* **Written problem**:
Your task is to copy the material exactly.

* **Recorded information**:

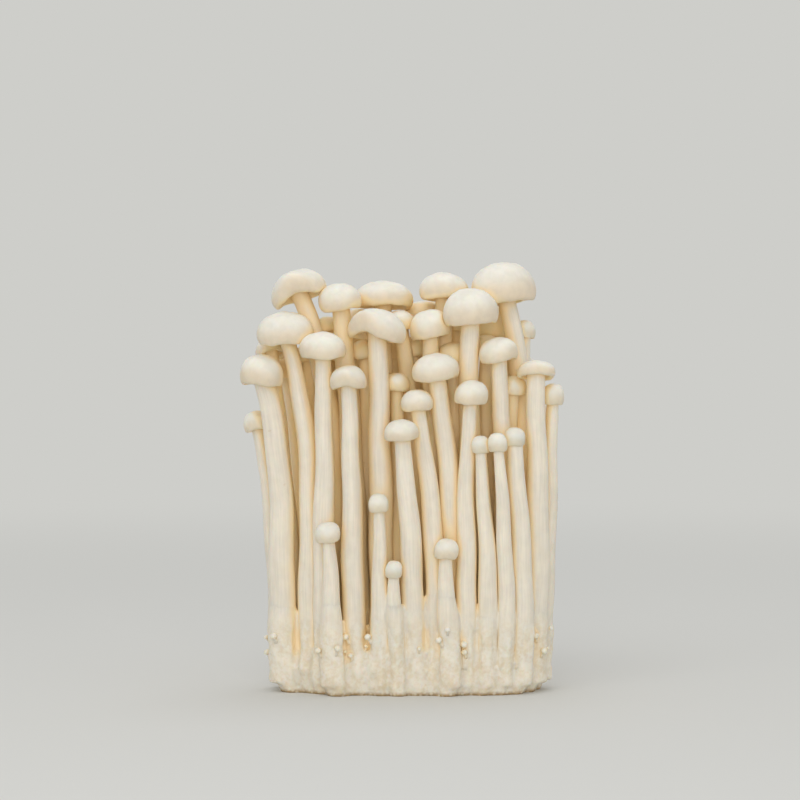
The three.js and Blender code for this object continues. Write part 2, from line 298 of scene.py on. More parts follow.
# flesh: one white skin for stems, caps, gills and foot, with painted warm shade where the bunch closes it in
fleshLook = {
    # the cap is painted darker and tanner from crown to rim: partly its own tone, partly painted shade
    "crown": shade(238, 234, 222),
    "rim": shade(228, 214, 191),
    "stem": shade(233, 225, 209),
    "gill": shade(228, 205, 168),
    "felt": shade(236, 229, 214),
    "feltShadow": shade(226, 213, 188),
    "cut": shade(228, 210, 178),
    "cutPore": shade(186, 154, 110),
    "warm": shade(247, 227, 190),  # painted warm shade between pieces
    "deep": shade(255, 229, 177),  # painted deeper warm shade far in between them
    "bruise": shade(203, 172, 124),
    "warmFrom": 0.3,  # share of the sky that is hidden where the painted warm shade starts
    "warmTo": 0.62,
    "deepTo": 0.92,
    "feltFrom": 30.0,  # under this height a stem turns into the felted foot
    "feltTo": 13.0,
    "cutFrom": 1.6,
    "marbleSize": 2.6,
    "marbleTone": (0.014, -0.022),  # how much lighter and darker it makes the flesh, as a share
    "mottleSize": 4.5,
    "mottleTone": (-0.03, 0.03),
    "fibreWidth": 0.55,
    "fibreStretch": 0.05,
    "fibreTone": (-0.035, 0.03),
    "broadFibreTone": (-0.04, 0.03),
    "feltSize": 1.1,
    "poreSize": 0.35,
    "spongeSize": 1.3,
    "bruiseSize": 1.9,
    "bruiseSpread": 11.0,
    "bruiseStrength": 0.45,
    "roughness": (0.46, 0.62),
    "relief": 0.4,
    "reliefDepth": 0.14,
    "poreRelief": 0.22,  # as shares of the relief that the fibres make
    "feltRelief": 1.7,
    "marbleRelief": 0.5,
    "gloss": 0.4,
    "subsurface": 0.5,
    "subsurfaceDepth": 3.0,
    "subsurfaceReach": (1.0, 0.72, 0.46),  # of red, green and blue
}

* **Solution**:
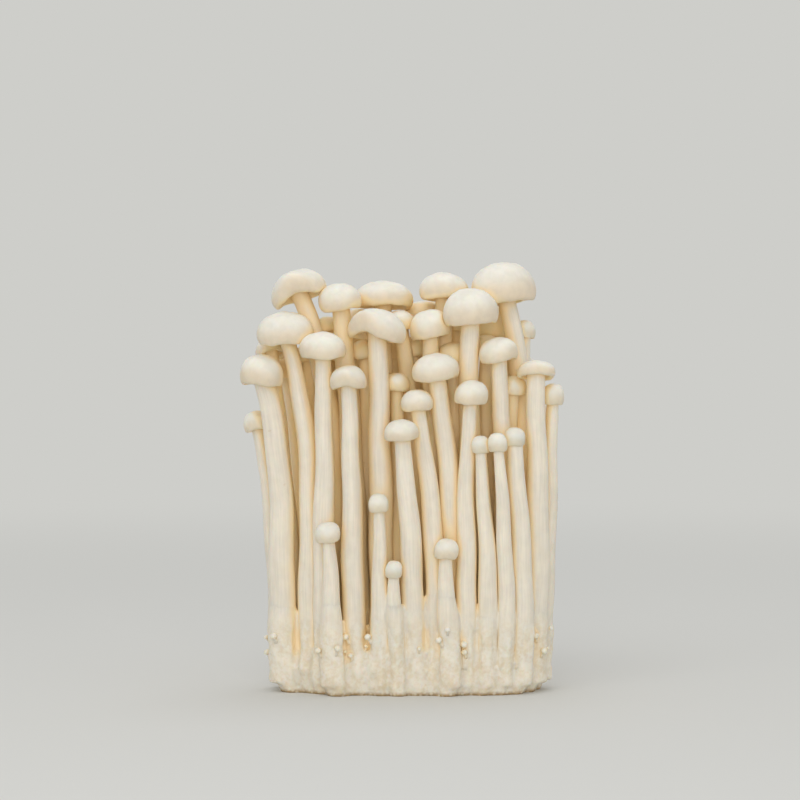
The three.js and Blender code for this object continues. Write part 2, from line 298 of scene.py on. More parts follow.
# flesh: one white skin for stems, caps, gills and foot, with painted warm shade where the bunch closes it in
fleshLook = {
    # the cap is painted darker and tanner from crown to rim: partly its own tone, partly painted shade
    "crown": shade(238, 234, 222),
    "rim": shade(228, 214, 191),
    "stem": shade(233, 225, 209),
    "gill": shade(228, 205, 168),
    "felt": shade(236, 229, 214),
    "feltShadow": shade(226, 213, 188),
    "cut": shade(228, 210, 178),
    "cutPore": shade(186, 154, 110),
    "warm": shade(247, 227, 190),  # painted warm shade between pieces
    "deep": shade(255, 229, 177),  # painted deeper warm shade far in between them
    "bruise": shade(203, 172, 124),
    "warmFrom": 0.3,  # share of the sky that is hidden where the painted warm shade starts
    "warmTo": 0.62,
    "deepTo": 0.92,
    "feltFrom": 30.0,  # under this height a stem turns into the felted foot
    "feltTo": 13.0,
    "cutFrom": 1.6,
    "marbleSize": 2.6,
    "marbleTone": (0.014, -0.022),  # how much lighter and darker it makes the flesh, as a share
    "mottleSize": 4.5,
    "mottleTone": (-0.03, 0.03),
    "fibreWidth": 0.55,
    "fibreStretch": 0.05,
    "fibreTone": (-0.035, 0.03),
    "broadFibreTone": (-0.04, 0.03),
    "feltSize": 1.1,
    "poreSize": 0.35,
    "spongeSize": 1.3,
    "bruiseSize": 1.9,
    "bruiseSpread": 11.0,
    "bruiseStrength": 0.45,
    "roughness": (0.46, 0.62),
    "relief": 0.4,
    "reliefDepth": 0.14,
    "poreRelief": 0.22,  # as shares of the relief that the fibres make
    "feltRelief": 1.7,
    "marbleRelief": 0.5,
    "gloss": 0.4,
    "subsurface": 0.5,
    "subsurfaceDepth": 3.0,
    "subsurfaceReach": (1.0, 0.72, 0.46),  # of red, green and blue
}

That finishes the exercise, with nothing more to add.